For a simplified example, let’s use a hamburger restaurant to explain this point. A platform ops team is needed when a hamburger restaurant goes from two-team kitchen staff to a 10 or 20 team kitchen staff. With one team cooking, it’s easy to keep track of what a platform is and is not. But with many teams doing many things, this becomes more difficult. Someone needs to ensure that all hamburger teams get their orders, but they aren’t allowed to order supplies from 27 different stores, either.
By using platform ops, companies can provide a self-service platform that enables their developers to quickly, reliably, and safely deploy code. platform ops also ensure that best practices, governance, and access to the latest technologies are also available in the platform. Platform ops allow firms to scale the DevOps capabilities of the developers and teams while creating a lasting DevOps culture.

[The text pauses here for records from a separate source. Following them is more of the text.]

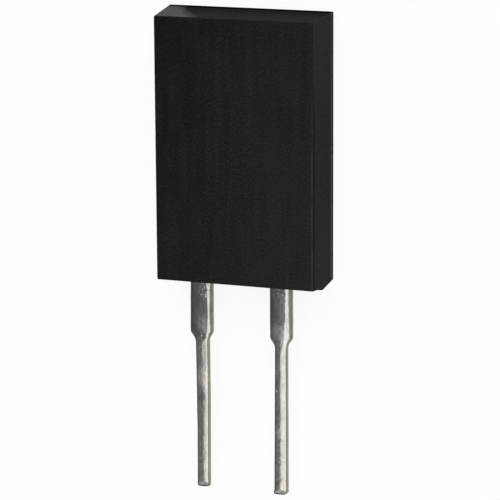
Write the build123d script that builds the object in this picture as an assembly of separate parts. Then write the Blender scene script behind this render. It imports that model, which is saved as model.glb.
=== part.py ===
from build123d import *
import os
from math import atan2, radians, tan

# A two-lead current sense resistor in a flat moulded package without a mounting hole.
# A printed resistor film on an alumina plate is soldered to two stamped leads, and a block of
# black epoxy is moulded round them all. Only the plate's back and the leads come out of the block.
#
# Frame, in millimetres: the origin is on the mounting face (the plate's bare back), under the
# middle of the block. +X is to the right when the front is seen with the leads down, +Y runs
# up the block away from the leads, and +Z comes out of the front.

# ---- driving dimensions ----
# moulded block
body_width = 10.41  # across the back, where the block is widest
body_height = 16.03  # front face, from its top edge to its edge over the leads
body_thickness = 3.18  # mounting face to front face
side_draft = 4.0  # degrees, on both long sides
top_draft = 5.0  # degrees, on the end away from the leads
nose_front = 0.25  # the lead-exit end stands out this far past the front face's edge
nose_back = 0.3  # and this far past the back's edge
flare_height = 0.75  # the front half of that end flares out over this height to the parting line
flare_angle = 13.0  # degrees, from upright
front_radius = 0.06  # round the front face
corner_radius = 0.08  # down the four corners
back_radius = 0.05  # round the back

# alumina plate
plate_thickness = 1.0
plate_proud = 0.05  # the plate's back stands this far out of the block's back
plate_side_margin = 0.6  # block to plate, at each long side of the back
plate_top_margin = 0.62
plate_lead_margin = 2.15  # wide enough for the leads to be held by the block alone

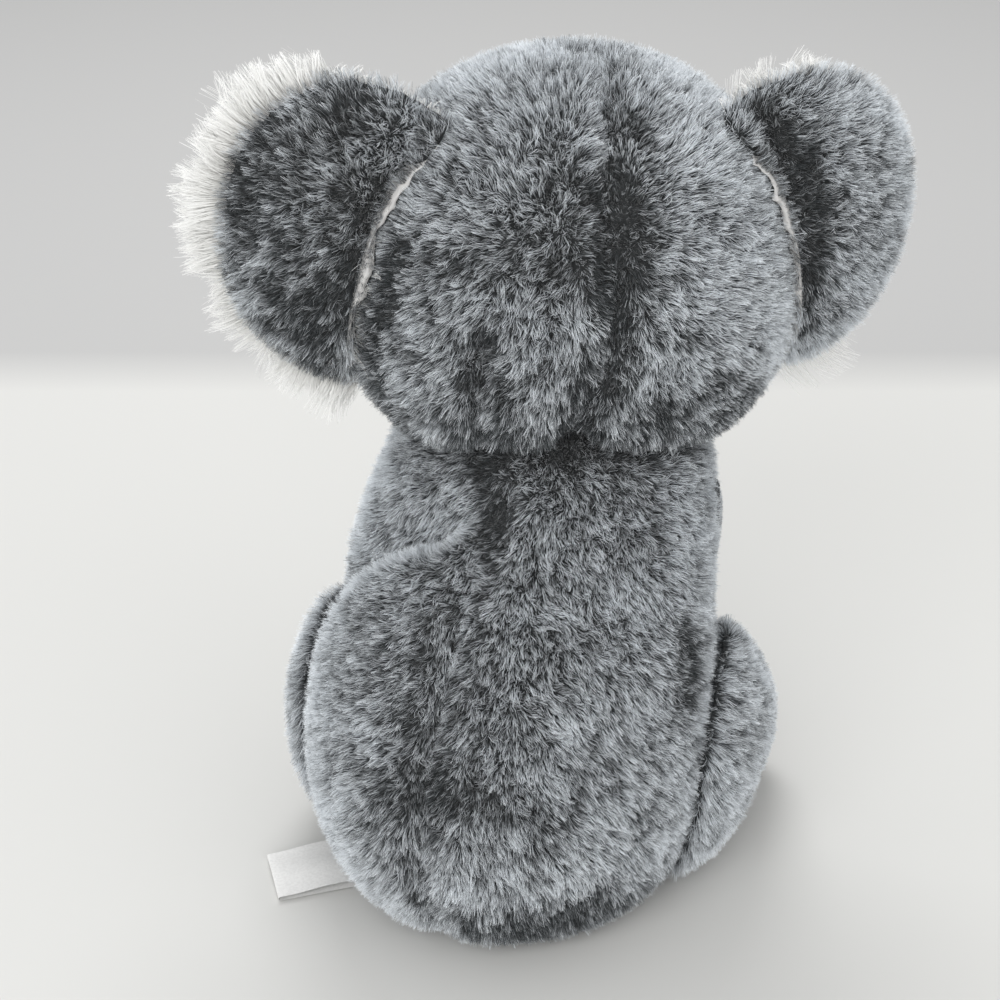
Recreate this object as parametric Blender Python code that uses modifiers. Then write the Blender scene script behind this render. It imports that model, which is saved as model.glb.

All of this translates to companies being able to meet customer demand quickly and seamlessly whilst also ensuring development teams are able to make proper use of a wider range of operational skills. Skills such as security, cloud cost reduction, and monitoring.
Conclusion
The influence of platform ops on a company will be measured by how quickly a new development team can be onboarded, and by the value added to developers’ experience over time. platform ops can turn the capabilities of DevOps into products and services consumed by development teams.
Platform ops teams are engineers with hands-on development capabilities but are also supervisors who establish technical standards and guidelines as well as strong working relationships at all levels within the company.
Platform ops ensure capabilities over culture in DevOps which makes for much better scaling in DevOps. If a company has multiple development teams, then platform ops allow that company to focus on the needs of those development teams. Platform ops enable the creation of a true and lasting DevOps culture.